Advanced Workflow Features¶
This page details advanced patterns for ParquetFrame YAML workflows, including variables, conditionals, retries/timeouts, resource hints, progress/cancellation, and Rust executor usage. Examples are self‑contained and runnable.
Variables and Interpolation¶
You can pass variables on the CLI or define them in the YAML under settings.variables. Use ${var} syntax in step params.
settings:
variables:
input_path: data/users.parquet
min_age: 30
pipeline:
- name: load
operation: read_parquet
params:
path: "${input_path}"
- name: filter
operation: query
depends_on: [load]
params:
expr: "age >= ${min_age}"
CLI override:
Conditional Execution and Branching¶
Use when expressions to gate steps based on variables or prior results (simple JSONPath-like selectors on prior step outputs).
- name: maybe_aggregate
operation: groupby_agg
depends_on: [filter]
when: "${min_age} >= 30"
params:
by: [city]
agg: {amount: [sum, mean]}
Retries and Timeouts¶
Configure per-step retry/timeout via retry_policy and timeout_ms.
- name: fetch_remote
operation: read_csv
params:
path: https://example.com/data.csv
retry_policy:
max_attempts: 3
backoff_ms: [250, 1000, 3000]
timeout_ms: 10000
Resource Hints and Parallelism¶
Help the scheduler place work onto CPU or I/O pools and cap parallelism.
settings:
engine: rust
max_parallel: 8
pipeline:
- name: compute_stats
operation: describe
resource_hint: cpu_bound
- name: write_out
operation: to_parquet
resource_hint: io_bound
Progress and Cancellation¶
Register a progress callback and cancel long runs using a token (Python API shown here; CLI uses defaults).

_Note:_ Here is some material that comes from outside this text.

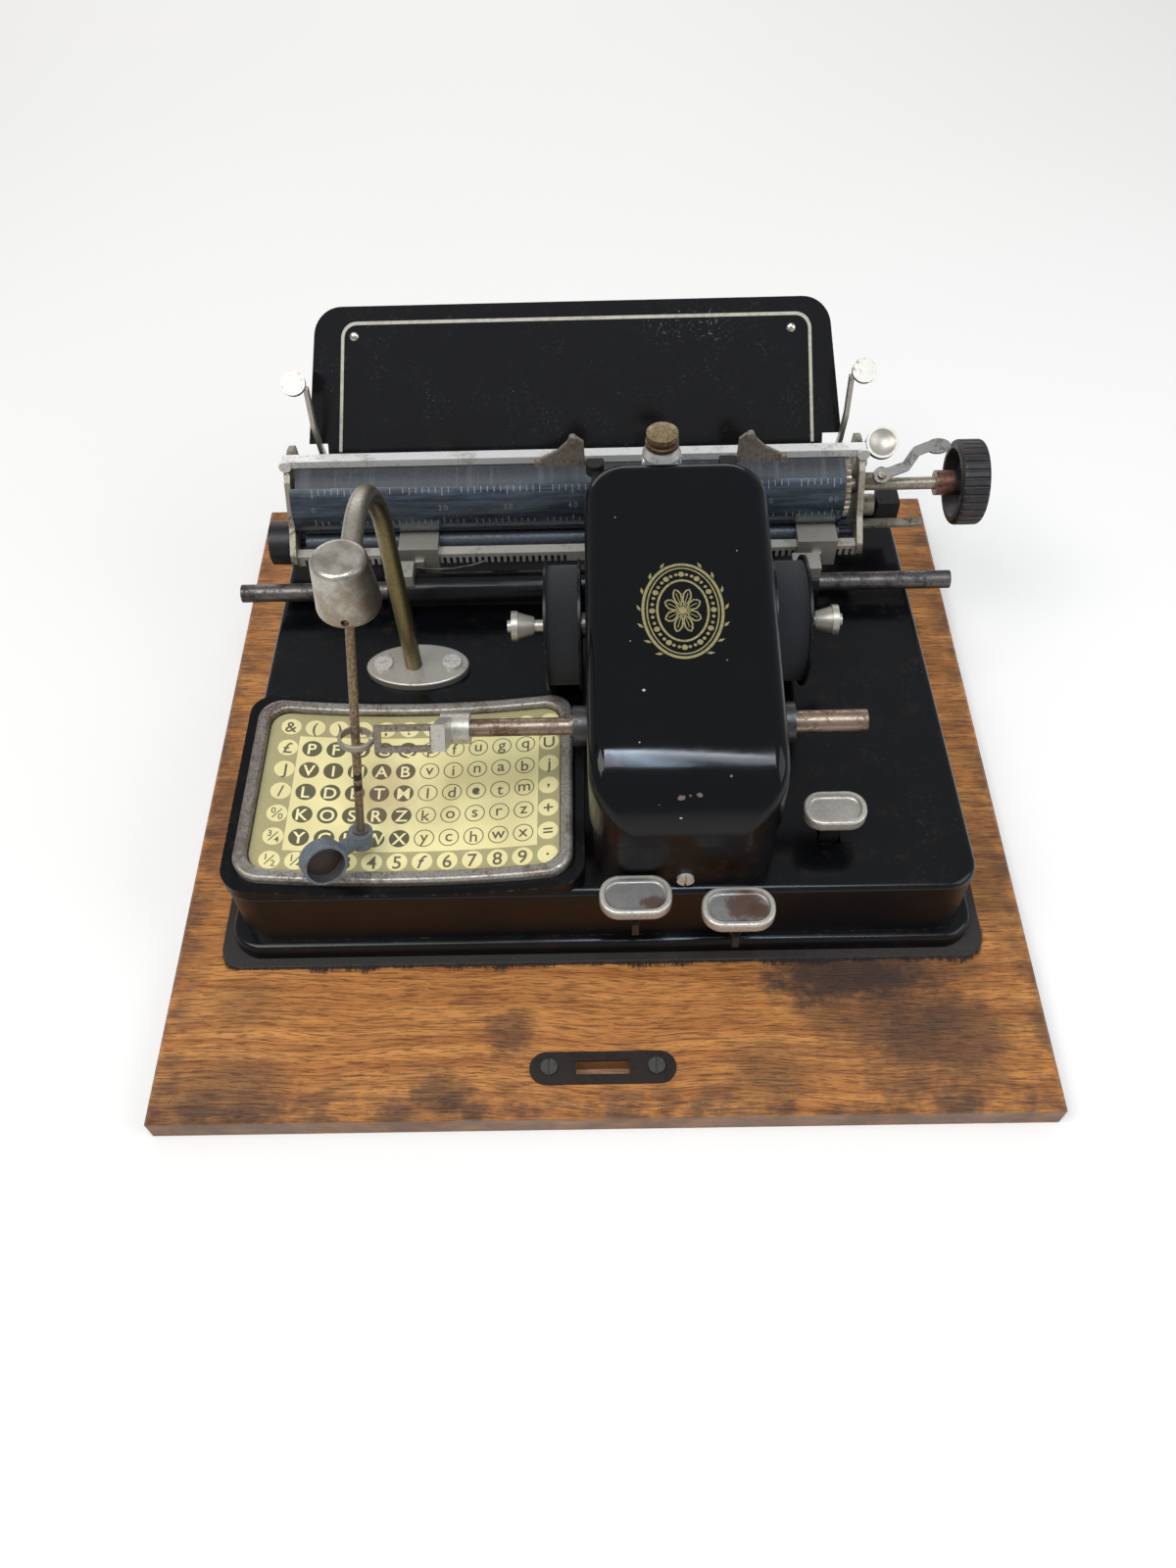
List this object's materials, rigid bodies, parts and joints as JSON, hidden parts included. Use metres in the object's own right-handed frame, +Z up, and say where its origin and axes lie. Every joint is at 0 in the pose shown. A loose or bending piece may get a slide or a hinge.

from parquetframe.workflows import CancellationToken
from parquetframe.workflow_rust import execute_workflow_rust
workflow = {
"steps": [
{"name": "load", "type": "read", "config": {"path": "data.parquet"}},
{"name": "agg", "type": "groupby_agg", "depends_on": ["load"], "config": {"by": ["city"], "agg": {"amount": ["sum"]}}}
]
}
token = CancellationToken()
result = execute_workflow_rust(workflow, max_parallel=4)
Rust Executor Usage¶
When available, the Rust workflow engine executes DAGs in parallel for 10–15× speedups. Set settings.engine: rust or rely on auto‑detection. Fallback remains Python.
Best Practices¶
- Keep steps small and composable; prefer explicit dependencies.

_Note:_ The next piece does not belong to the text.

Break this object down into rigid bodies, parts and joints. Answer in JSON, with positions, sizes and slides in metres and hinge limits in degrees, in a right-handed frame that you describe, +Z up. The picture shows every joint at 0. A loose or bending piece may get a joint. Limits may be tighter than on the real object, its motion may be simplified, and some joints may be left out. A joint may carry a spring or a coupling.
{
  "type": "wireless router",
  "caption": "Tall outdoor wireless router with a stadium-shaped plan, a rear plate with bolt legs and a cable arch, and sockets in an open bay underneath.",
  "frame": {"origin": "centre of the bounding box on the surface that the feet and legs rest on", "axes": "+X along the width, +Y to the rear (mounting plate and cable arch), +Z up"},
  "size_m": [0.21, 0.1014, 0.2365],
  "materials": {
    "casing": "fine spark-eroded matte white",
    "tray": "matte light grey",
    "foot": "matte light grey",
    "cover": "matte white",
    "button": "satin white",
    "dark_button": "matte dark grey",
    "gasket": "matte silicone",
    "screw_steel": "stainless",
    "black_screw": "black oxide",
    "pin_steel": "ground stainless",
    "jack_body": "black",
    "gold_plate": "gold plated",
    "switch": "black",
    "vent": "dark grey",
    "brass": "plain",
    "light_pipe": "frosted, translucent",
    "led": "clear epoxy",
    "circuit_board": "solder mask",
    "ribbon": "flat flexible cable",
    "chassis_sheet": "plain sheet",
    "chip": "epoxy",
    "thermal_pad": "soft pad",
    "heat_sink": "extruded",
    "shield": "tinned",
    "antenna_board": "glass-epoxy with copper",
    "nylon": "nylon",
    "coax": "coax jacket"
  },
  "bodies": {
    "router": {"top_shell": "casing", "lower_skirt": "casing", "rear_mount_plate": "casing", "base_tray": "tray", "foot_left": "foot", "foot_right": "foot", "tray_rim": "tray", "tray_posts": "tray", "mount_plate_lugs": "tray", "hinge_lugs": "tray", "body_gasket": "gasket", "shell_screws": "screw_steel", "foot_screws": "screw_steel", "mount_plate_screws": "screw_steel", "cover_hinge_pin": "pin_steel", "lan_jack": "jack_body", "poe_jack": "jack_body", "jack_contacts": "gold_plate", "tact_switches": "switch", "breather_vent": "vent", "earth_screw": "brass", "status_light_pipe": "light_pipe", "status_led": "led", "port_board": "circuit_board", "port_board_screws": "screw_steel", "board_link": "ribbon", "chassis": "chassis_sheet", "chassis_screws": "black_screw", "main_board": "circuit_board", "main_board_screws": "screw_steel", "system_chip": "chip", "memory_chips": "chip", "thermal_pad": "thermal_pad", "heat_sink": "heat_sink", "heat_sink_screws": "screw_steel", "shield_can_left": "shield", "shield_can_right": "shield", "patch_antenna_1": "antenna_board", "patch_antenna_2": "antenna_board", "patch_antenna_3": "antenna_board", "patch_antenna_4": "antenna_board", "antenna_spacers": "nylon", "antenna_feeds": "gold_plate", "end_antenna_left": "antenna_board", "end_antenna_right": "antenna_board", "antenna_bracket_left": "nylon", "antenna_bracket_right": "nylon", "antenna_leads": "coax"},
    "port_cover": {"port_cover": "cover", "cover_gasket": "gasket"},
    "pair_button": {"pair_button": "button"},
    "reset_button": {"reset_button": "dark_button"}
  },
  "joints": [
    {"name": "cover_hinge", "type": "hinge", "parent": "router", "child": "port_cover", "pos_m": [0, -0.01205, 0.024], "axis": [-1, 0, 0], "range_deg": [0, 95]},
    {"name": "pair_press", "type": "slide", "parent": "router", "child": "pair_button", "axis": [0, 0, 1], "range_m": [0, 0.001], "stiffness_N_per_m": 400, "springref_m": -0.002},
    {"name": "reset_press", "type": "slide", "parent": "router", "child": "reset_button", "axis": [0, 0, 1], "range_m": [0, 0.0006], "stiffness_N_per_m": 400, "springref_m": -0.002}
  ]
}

- Use variables for file paths and tunables; keep YAML portable.
- Emit intermediate outputs to simplify debugging; leverage history/visualization.
Python Step Handlers¶
For custom step logic (beyond built-in read/filter/select/groupby/save/transform), provide a Python step handler to the Rust engine. The handler receives (step_type, name, config, ctx) and returns JSON-serializable results.

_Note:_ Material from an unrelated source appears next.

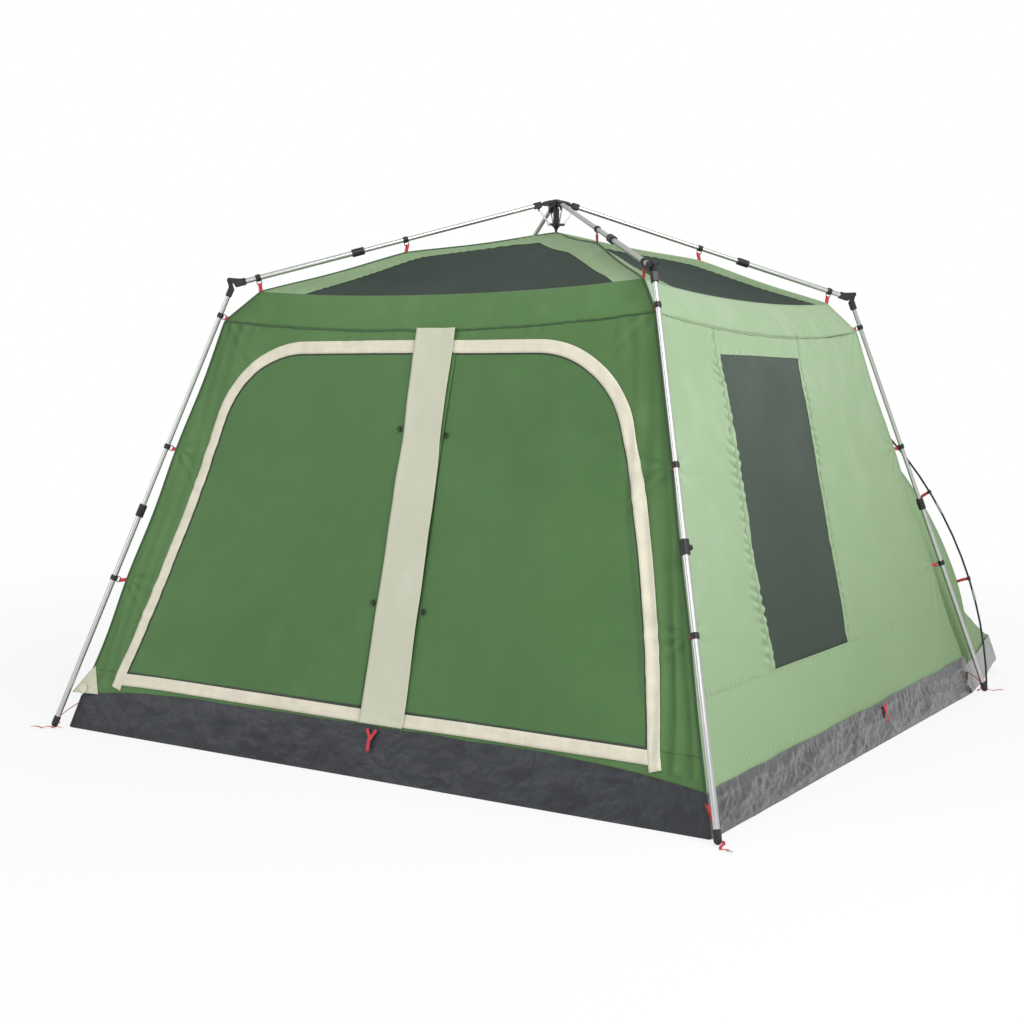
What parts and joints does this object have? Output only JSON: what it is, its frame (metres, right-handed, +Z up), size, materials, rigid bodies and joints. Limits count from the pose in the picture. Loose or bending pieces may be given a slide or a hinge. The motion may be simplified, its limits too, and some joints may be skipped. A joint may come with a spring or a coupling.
{
  "type": "pop up tent",
  "caption": "Pop-up cabin tent with a folding telescopic frame outside the fabric, twin front doors, side windows, a tub floor and a rear bay on an arch pole.",
  "frame": {"origin": "on the ground, midway between the four feet, on the underside of the floor", "axes": "+Z up, +Y to the rear bay, +X to the right of someone who looks along +Y"},
  "size_m": [2.9198, 3.4899, 2.102],
  "materials": {
    "aluminium_tube": "satin",
    "strut_metal": "satin",
    "black_plastic": "matte",
    "black_fibreglass": "satin",
    "green_fabric": "woven polyester",
    "sage_fabric": "woven polyester",
    "tub_fabric": "coated, crinkled",
    "dark_mesh": "fine mesh",
    "cream_tape": "woven tape",
    "red_webbing": "webbing",
    "zip_teeth": "moulded",
    "steel_pin": "brushed"
  },
  "bodies": {
    "tent_body": {"floor_tub": "tub_fabric", "roof_canopy": "sage_fabric", "wall_front": "green_fabric", "wall_right": "sage_fabric", "wall_rear": "sage_fabric", "wall_left": "sage_fabric", "rear_bay": "sage_fabric"},
    "door_left": {"door_left": "green_fabric"},
    "door_right": {"door_right": "green_fabric"},
    "arch_pole": {"rear_arch_pole": "black_fibreglass"},
    "hub": {"hub_top": "black_plastic"},
    "slider": {"hub_slider": "black_plastic"},
    "roof_pole_front_right": {"knuckle_front_right": "black_plastic", "roof_tube_inner_front_right": "aluminium_tube"},
    "strut_front_right": {"strut_front_right": "strut_metal"},
    "roof_slide_front_right": {"roof_tube_outer_front_right": "aluminium_tube", "roof_collar_front_right": "black_plastic", "elbow_roof_bracket_front_right": "black_plastic"},
    "leg_front_right": {"elbow_leg_bracket_front_right": "black_plastic", "leg_tube_upper_front_right": "aluminium_tube"},
    "leg_slide_front_right": {"leg_tube_lower_front_right": "aluminium_tube", "leg_collar_front_right": "black_plastic", "foot_front_right": "black_plastic"},
    "button_front_right": {"leg_button_front_right": "black_plastic"},
    "roof_pole_rear_right": {"knuckle_rear_right": "black_plastic", "roof_tube_inner_rear_right": "aluminium_tube"},
    "strut_rear_right": {"strut_rear_right": "strut_metal"},
    "roof_slide_rear_right": {"roof_tube_outer_rear_right": "aluminium_tube", "roof_collar_rear_right": "black_plastic", "elbow_roof_bracket_rear_right": "black_plastic"},
    "leg_rear_right": {"elbow_leg_bracket_rear_right": "black_plastic", "leg_tube_upper_rear_right": "aluminium_tube"},
    "leg_slide_rear_right": {"leg_tube_lower_rear_right": "aluminium_tube", "leg_collar_rear_right": "black_plastic", "foot_rear_right": "black_plastic"},
    "button_rear_right": {"leg_button_rear_right": "black_plastic"},
    "roof_pole_rear_left": {"knuckle_rear_left": "black_plastic", "roof_tube_inner_rear_left": "aluminium_tube"},
    "strut_rear_left": {"strut_rear_left": "strut_metal"},
    "roof_slide_rear_left": {"roof_tube_outer_rear_left": "aluminium_tube", "roof_collar_rear_left": "black_plastic", "elbow_roof_bracket_rear_left": "black_plastic"},
    "leg_rear_left": {"elbow_leg_bracket_rear_left": "black_plastic", "leg_tube_upper_rear_left": "aluminium_tube"},
    "leg_slide_rear_left": {"leg_tube_lower_rear_left": "aluminium_tube", "leg_collar_rear_left": "black_plastic", "foot_rear_left": "black_plastic"},
    "button_rear_left": {"leg_button_rear_left": "black_plastic"},
    "roof_pole_front_left": {"knuckle_front_left": "black_plastic", "roof_tube_inner_front_left": "aluminium_tube"},
    "strut_front_left": {"strut_front_left": "strut_metal"},
    "roof_slide_front_left": {"roof_tube_outer_front_left": "aluminium_tube", "roof_collar_front_left": "black_plastic", "elbow_roof_bracket_front_left": "black_plastic"},
    "leg_front_left": {"elbow_leg_bracket_front_left": "black_plastic", "leg_tube_upper_front_left": "aluminium_tube"},
    "leg_slide_front_left": {"leg_tube_lower_front_left": "aluminium_tube", "leg_collar_front_left": "black_plastic", "foot_front_left": "black_plastic"},
    "button_front_left": {"leg_button_front_left": "black_plastic"}
  },
  "joints": [
    {"name": "hub_height", "type": "slide", "parent": "tent_body", "child": "hub", "axis": [0, 0, -1], "range_m": [0, 1.065]},
    {"name": "slider_run", "type": "slide", "parent": "hub", "child": "slider", "axis": [0, 0, -1], "range_m": [0, 0.01666]},
    {"name": "frame_fold", "type": "hinge", "parent": "hub", "child": "roof_pole_front_right", "pos_m": [0.03535, -0.03535, 2.083], "axis": [0.7071, 0.7071, 0], "range_deg": [0, 72.18], "deforming": ["roof_canopy", "wall_front", "wall_right", "wall_rear", "wall_left", "rear_bay"]},
    {"name": "strut_swing_front_right", "type": "hinge", "parent": "roof_pole_front_right", "child": "strut_front_right", "pos_m": [0.05089, -0.05089, 2.05599], "axis": [-0.7071, -0.7071, 0], "range_deg": [0, 109.62]},
    {"name": "roof_telescope_front_right", "type": "slide", "parent": "roof_pole_front_right", "child": "roof_slide_front_right", "axis": [-0.6803, 0.6803, 0.2726], "range_m": [0, 0.403]},
    {"name": "elbow_front_right", "type": "hinge", "parent": "roof_slide_front_right", "child": "leg_front_right", "pos_m": [0.92951, -0.92951, 1.74558], "axis": [-0.7071, -0.7071, 0], "range_deg": [0, 233.12]},
    {"name": "leg_telescope_front_right", "type": "slide", "parent": "leg_front_right", "child": "leg_slide_front_right", "axis": [-0.2657, 0.2657, 0.9267], "range_m": [0, 0.705]},
    {"name": "lock_button_front_right", "type": "slide", "parent": "leg_slide_front_right", "child": "button_front_right", "axis": [-0.7071, -0.7071, 0], "range_m": [0, 0.0025], "stiffness_N_per_m": 900},
    {"name": "roof_fold_rear_right", "type": "hinge", "parent": "hub", "child": "roof_pole_rear_right", "pos_m": [0.03535, 0.03535, 2.083], "axis": [-0.7071, 0.7071, 0], "range_deg": [0, 72.48]},
    {"name": "strut_swing_rear_right", "type": "hinge", "parent": "roof_pole_rear_right", "child": "strut_rear_right", "pos_m": [0.05089, 0.05089, 2.05599], "axis": [0.7071, -0.7071, 0], "range_deg": [0, 109.62]},
    {"name": "roof_telescope_rear_right", "type": "slide", "parent": "roof_pole_rear_right", "child": "roof_slide_rear_right", "axis": [-0.6803, -0.6803, 0.2726], "range_m": [0, 0.403]},
    {"name": "elbow_rear_right", "type": "hinge", "parent": "roof_slide_rear_right", "child": "leg_rear_right", "pos_m": [0.92951, 0.92951, 1.74558], "axis": [0.7071, -0.7071, 0], "range_deg": [0, 233.12]},
    {"name": "leg_telescope_rear_right", "type": "slide", "parent": "leg_rear_right", "child": "leg_slide_rear_right", "axis": [-0.2657, -0.2657, 0.9267], "range_m": [0, 0.705]},
    {"name": "lock_button_rear_right", "type": "slide", "parent": "leg_slide_rear_right", "child": "button_rear_right", "axis": [0.7071, -0.7071, 0], "range_m": [0, 0.0025], "stiffness_N_per_m": 900},
    {"name": "roof_fold_rear_left", "type": "hinge", "parent": "hub", "child": "roof_pole_rear_left", "pos_m": [-0.03535, 0.03535, 2.083], "axis": [-0.7071, -0.7071, 0], "range_deg": [0, 72.48]},
    {"name": "strut_swing_rear_left", "type": "hinge", "parent": "roof_pole_rear_left", "child": "strut_rear_left", "pos_m": [-0.05089, 0.05089, 2.05599], "axis": [0.7071, 0.7071, 0], "range_deg": [0, 109.62]},
    {"name": "roof_telescope_rear_left", "type": "slide", "parent": "roof_pole_rear_left", "child": "roof_slide_rear_left", "axis": [0.6803, -0.6803, 0.2726], "range_m": [0, 0.403]},
    {"name": "elbow_rear_left", "type": "hinge", "parent": "roof_slide_rear_left", "child": "leg_rear_left", "pos_m": [-0.92951, 0.92951, 1.74558], "axis": [0.7071, 0.7071, 0], "range_deg": [0, 233.12]},
    {"name": "leg_telescope_rear_left", "type": "slide", "parent": "leg_rear_left", "child": "leg_slide_rear_left", "axis": [0.2657, -0.2657, 0.9267], "range_m": [0, 0.705]},
    {"name": "lock_button_rear_left", "type": "slide", "parent": "leg_slide_rear_left", "child": "button_rear_left", "axis": [0.7071, 0.7071, 0], "range_m": [0, 0.0025], "stiffness_N_per_m": 900},
    {"name": "roof_fold_front_left", "type": "hinge", "parent": "hub", "child": "roof_pole_front_left", "pos_m": [-0.03535, -0.03535, 2.083], "axis": [0.7071, -0.7071, 0], "range_deg": [0, 72.48]},
    {"name": "strut_swing_front_left", "type": "hinge", "parent": "roof_pole_front_left", "child": "strut_front_left", "pos_m": [-0.05089, -0.05089, 2.05599], "axis": [-0.7071, 0.7071, 0], "range_deg": [0, 109.62]},
    {"name": "roof_telescope_front_left", "type": "slide", "parent": "roof_pole_front_left", "child": "roof_slide_front_left", "axis": [0.6803, 0.6803, 0.2726], "range_m": [0, 0.403]},
    {"name": "elbow_front_left", "type": "hinge", "parent": "roof_slide_front_left", "child": "leg_front_left", "pos_m": [-0.92951, -0.92951, 1.74558], "axis": [-0.7071, 0.7071, 0], "range_deg": [0, 233.12]},
    {"name": "leg_telescope_front_left", "type": "slide", "parent": "leg_front_left", "child": "leg_slide_front_left", "axis": [0.2657, 0.2657, 0.9267], "range_m": [0, 0.705]},
    {"name": "lock_button_front_left", "type": "slide", "parent": "leg_slide_front_left", "child": "button_front_left", "axis": [-0.7071, 0.7071, 0], "range_m": [0, 0.0025], "stiffness_N_per_m": 900},
    {"name": "arch_tilt", "type": "hinge", "parent": "tent_body", "child": "arch_pole", "pos_m": [0, 1.445, 0.022], "axis": [-1, 0, 0], "range_deg": [0, 95.5]},
    {"name": "door_left_swing", "type": "hinge", "parent": "tent_body", "child": "door_left", "pos_m": [0.006, -1.31211, 0.20761], "axis": [0.0061, 0.2599, 0.9656], "range_deg": [0, 85]},
    {"name": "door_right_swing", "type": "hinge", "parent": "tent_body", "child": "door_right", "pos_m": [0.184, -1.31211, 0.20761], "axis": [0.0061, -0.2599, -0.9656], "range_deg": [0, 85]}
  ],
  "couplings": [
    {"joint": "hub_height", "follows": "frame_fold", "m_per_rad": 0.84137},
    {"joint": "slider_run", "follows": "frame_fold", "m_per_rad": 0.012427},
    {"joint": "strut_swing_front_right", "follows": "frame_fold", "ratio": 1.5047},
    {"joint": "roof_telescope_front_right", "follows": "frame_fold", "m_per_rad": 0.3175},
    {"joint": "elbow_front_right", "follows": "frame_fold", "ratio": 3.2156},
    {"joint": "leg_telescope_front_right", "follows": "frame_fold", "m_per_rad": 0.55562},
    {"joint": "roof_fold_rear_right", "follows": "frame_fold", "ratio": 1},
    {"joint": "strut_swing_rear_right", "follows": "frame_fold", "ratio": 1.5047},
    {"joint": "roof_telescope_rear_right", "follows": "frame_fold", "m_per_rad": 0.3175},
    {"joint": "elbow_rear_right", "follows": "frame_fold", "ratio": 3.2156},
    {"joint": "leg_telescope_rear_right", "follows": "frame_fold", "m_per_rad": 0.55562},
    {"joint": "roof_fold_rear_left", "follows": "frame_fold", "ratio": 1},
    {"joint": "strut_swing_rear_left", "follows": "frame_fold", "ratio": 1.5047},
    {"joint": "roof_telescope_rear_left", "follows": "frame_fold", "m_per_rad": 0.3175},
    {"joint": "elbow_rear_left", "follows": "frame_fold", "ratio": 3.2156},
    {"joint": "leg_telescope_rear_left", "follows": "frame_fold", "m_per_rad": 0.55562},
    {"joint": "roof_fold_front_left", "follows": "frame_fold", "ratio": 1},
    {"joint": "strut_swing_front_left", "follows": "frame_fold", "ratio": 1.5047},
    {"joint": "roof_telescope_front_left", "follows": "frame_fold", "m_per_rad": 0.3175},
    {"joint": "elbow_front_left", "follows": "frame_fold", "ratio": 3.2156},
    {"joint": "leg_telescope_front_left", "follows": "frame_fold", "m_per_rad": 0.55562},
    {"joint": "arch_tilt", "follows": "frame_fold", "ratio": 1.3161}
  ]
}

from parquetframe.workflow_rust import RustWorkflowEngine
def handler(step_type, name, config, ctx):
# Access prior outputs: ctx['data']
# Access variables: ctx.get('variables')
# Execute your logic here and return JSON-serializable data
return {"ok": True, "step": name}
wf = {
"variables": {"threshold": 5},
"steps": [
{"name": "s1", "type": "read", "config": {"input": "file.parquet"}},
{"name": "s2", "type": "compute", "depends_on": ["s1"], "config": {"k": "v"}},
],
}
engine = RustWorkflowEngine(max_parallel=2)
result = engine.execute_workflow(wf, step_handler=handler)
Guidelines: - Keep handler return values small; store big artifacts externally and pass references. - Use variables for tunables; interpolate as needed in config. - Combine with progress/cancellation from above.